Whether things would have turned out differently had Gary and Linda Haas been alive is almost too painful for the family to contemplate. The two were the family organizers, the glue that kept everyone together.

“Every absence is a hole,” said Linda Rook, Gary Haas’ younger sister. “Unfortunately, we’ve had a lot of absences in the last few years that have been due to tragedy. It’s hard.”

“Just counting them up, that’s a big loss,” Vivian Haas said. “We’ve been through a lot.”

Haas and Rook have traveled thousands of miles over the last two years, braving blizzards and other inclement weather to attend numerous hearings and trials prompted by the escapes in Arizona and the killings in New Mexico.

And it could take several more months to conclude what they hope is the final chapter.

Attorneys in the case have warned the jury of nine women and three men that the trial could last four months. And if John McCluskey is convicted, they will then have to decide whether he should face life in prison or death.

McCluskey was one of three inmates who broke out of a medium-security prison near Kingman, Ariz., with the help of Casslyn Welch, his cousin and fiancee.

Welch acknowledged throwing cutting tools onto the prison grounds. McCluskey, Tracy Province and Daniel Renwick used the tools to break through a perimeter fence and flee into the desert. Welch had also supplied the men with guns and money and Renwick with a get-away vehicle.

Renwick was captured a day later after a shootout in Colorado.

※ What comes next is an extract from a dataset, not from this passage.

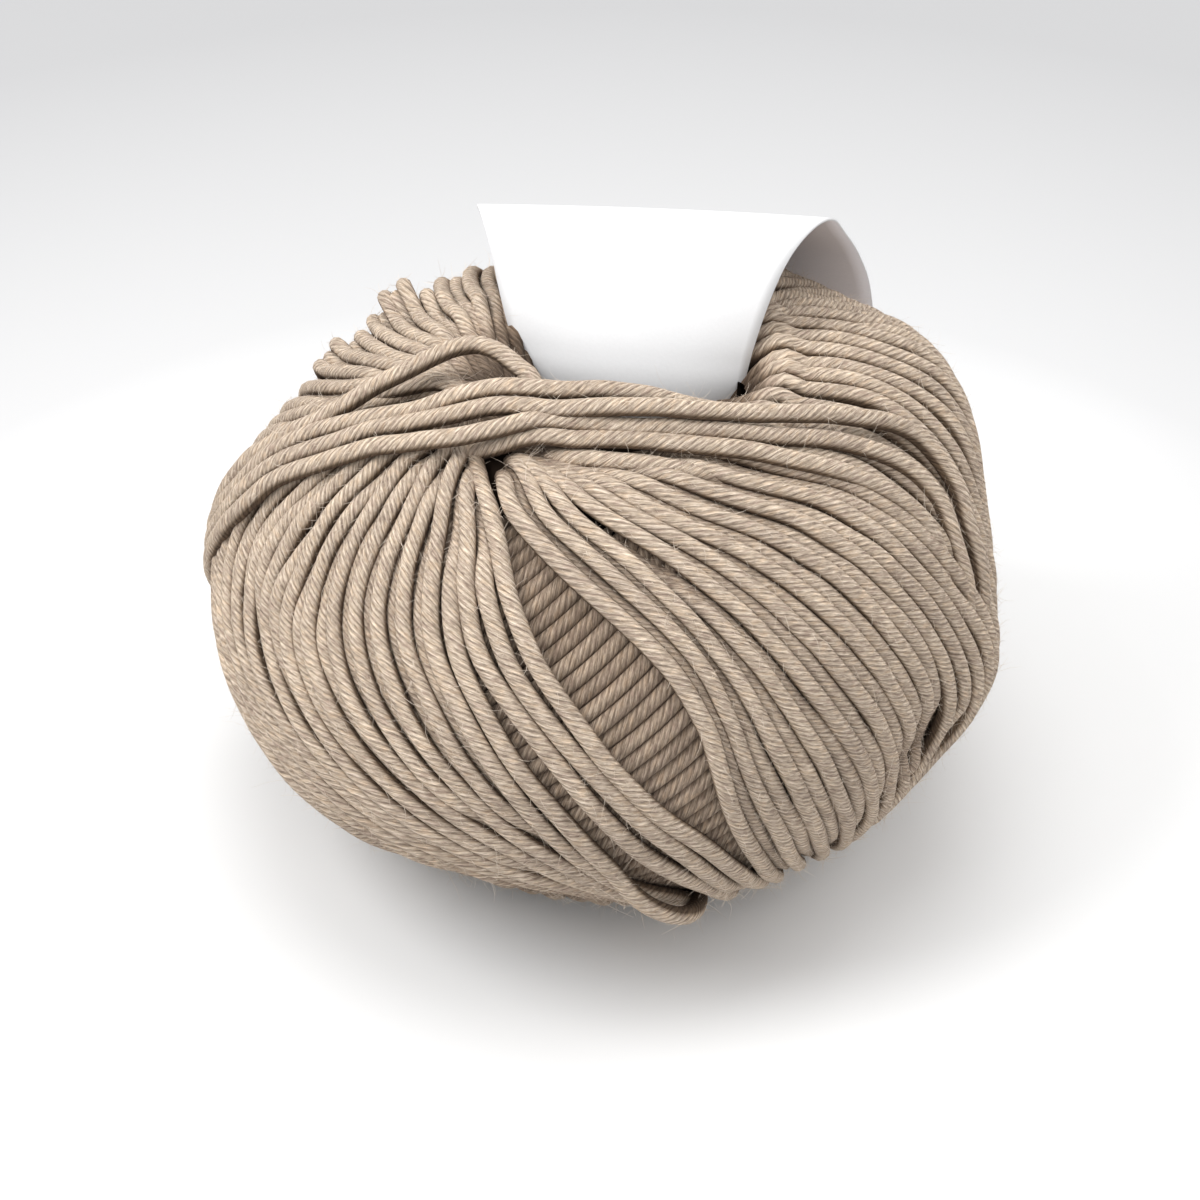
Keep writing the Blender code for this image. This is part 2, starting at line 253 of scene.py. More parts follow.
STEPS_UP = 96
THICKER_THAN_SPACING = 1.1
THINNEST = 0.88  # the share of its thickness that yarn keeps where strands crowd
CLOSEST = 0.4  # the least spacing that counts
LAYER_DEPTH = 1.6  # from one strand to the next below, where they crowd
DIVE_HIGH = 12  # the degrees over which a strand goes down under the last wraps
LOOSE_LOOP = {"latitude": -27.0, "high": 10.0, "lift": 2.6}
LOW_FUNNEL_DEPTH = 6.0
SMOOTHING_STEPS = 7

latitudes = np.linspace(LATITUDES[0], LATITUDES[-1], STEPS_UP)
guides = smooth_table(LATITUDES, np.array([row[5] for row in LAY], float).T, latitudes)
guides = np.column_stack((guides, guides[:, 0] + 360))
guide_names = [row[0] for row in LAY]
counts = np.cumsum([0] + [row[1] for row in LAY[1:]] + [LAY[0][1]])
numbers = np.arange(counts[-1])
azimuths = np.stack([np.interp(numbers, counts, guides[step]) for step in range(STEPS_UP)], axis=1)
top_sunk = np.interp(numbers, counts, [row[2] for row in LAY + LAY[:1]])[:, None]
top_from = np.interp(numbers, counts, [row[3] for row in LAY + LAY[:1]])[:, None]
crown_deep = np.interp(numbers, counts, [row[4] for row in LAY + LAY[:1]])
bare = on_ball(azimuths, latitudes[None, :])
along = unit(np.gradient(bare, axis=1))
aside = np.cross(outward(bare), along)
pitch = np.abs(np.sum((np.roll(bare, -1, axis=0) - bare) * aside, axis=2))
pitch = (pitch + np.roll(pitch, 1, axis=0)) / 2
thick = np.clip(THICKER_THAN_SPACING * pitch, THINNEST * YARN_THICK, YARN_THICK)

# Where strands crowd, four in turn lie at different depths.
crowded = np.clip(YARN_THICK / np.maximum(pitch, CLOSEST) - 1, 0, 2)
first_level = np.sqrt(1 - np.minimum(1, pitch / YARN_THICK) ** 2)
gap_side = counts[guide_names.index("right of gap")]
turn_of_four = (np.where(numbers >= gap_side, numbers - gap_side, gap_side - 1 - numbers) % 4)[:, None]
more = np.clip(crowded - 1, 0, 1)
level = np.select(
    [turn_of_four == 0, turn_of_four == 2, turn_of_four == 1],
    [0 * more, more, first_level + more],
    first_level + 2 * more,
)
smooth = np.exp(-np.linspace(-1.5, 1.5, SMOOTHING_STEPS) ** 2)
level = np.stack([
    np.convolve(np.pad(row, SMOOTHING_STEPS // 2, "edge"), smooth / smooth.sum(), "valid") for row in level
])

sunk = YARN_THICK / 2 + level * LAYER_DEPTH
sunk = sunk + top_sunk * ease(latitudes[None, :], top_from, top_from + DIVE_HIGH)
sunk += wander(len(numbers), STEPS_UP, size=0.16, wave=40)
sunk += dent_depth(azimuths, latitudes[None, :], DENTS)
off_loop = (latitudes - LOOSE_LOOP["latitude"]) / LOOSE_LOOP["high"]
sunk[counts[guide_names.index("loose loop")]] -= LOOSE_LOOP["lift"] * np.exp(-(off_loop**2))
shift = wander(len(numbers), STEPS_UP, size=0.13, wave=50)
middle = on_ball(azimuths, latitudes[None, :], sunk) + aside * shift[..., None]
top_end = over_crown(middle[:, -1], middle[:, -1] - middle[:, -4], 1, crown_deep)
low_end = over_crown(middle[:, 0], middle[:, 0] - middle[:, 3], -1, LOW_FUNNEL_DEPTH)[:, ::-1]
outer = np.concatenate((low_end, middle, top_end), axis=1)
outer_thick = np.concatenate(
    (np.repeat(thick[:, :1], CROWN_STEPS, 1), thick, np.repeat(thick[:, -1:], CROWN_STEPS, 1)), axis=1
)

# The strands on top are pressed down beside the label's right edge, and under the last wraps.
PRESSED = (
    # place on the plan, how far sideways and back, and how deep
    (14.4, 0.3, 3.9, 4.3, 5.2),
    (-11.9, -14.9, 1.8, 4.1, 4.3),
)
for x, y, wide, back, deep in PRESSED:
    press = deep * np.exp(-(((outer[..., 0] - x) / wide) ** 2) - ((outer[..., 1] - y) / back) ** 2)
    outer[..., 2] -= press * (outer[..., 2] > 0)
outer[..., 2] = np.maximum(outer[..., 2], REST_LEVEL + YARN_THICK / 2)


class Maths:
    """A socket in a material's maths, so that sums on it are written as in Python."""

    def __init__(self, nodes, socket):
        self.nodes, self.socket = nodes, socket

    def do(self, operation, *others):
        return self.nodes.add("ShaderNodeMath", {"operation": operation}, [self, *others])

    def __add__(self, other):
        return self.do("ADD", other)

    def __mul__(self, other):
        return self.do("MULTIPLY", other)

    __radd__, __rmul__ = __add__, __mul__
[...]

McCluskey, Province and Welch eventually found themselves in New Mexico. Prosecutors said that’s when the group decided to target the Haases for their truck and trailer.

Province and Welch pleaded guilty last year in connection with the slayings and face life sentences. They’re expected to testify in McCluskey’s trial.

McCluskey is facing 20 counts in connection with the slayings. According to the indictment, he told federal agents after his arrest that he shot Gary Haas once and Linda Haas three times.

But defense attorney Gary Mitchell told a panel of prospective jurors that his client did not kill the couple nor did he intend for them to be killed.

Vivian Haas doesn’t believe him.

“He cannot imagine the hurt he has brought on this family,” she said of McCluskey.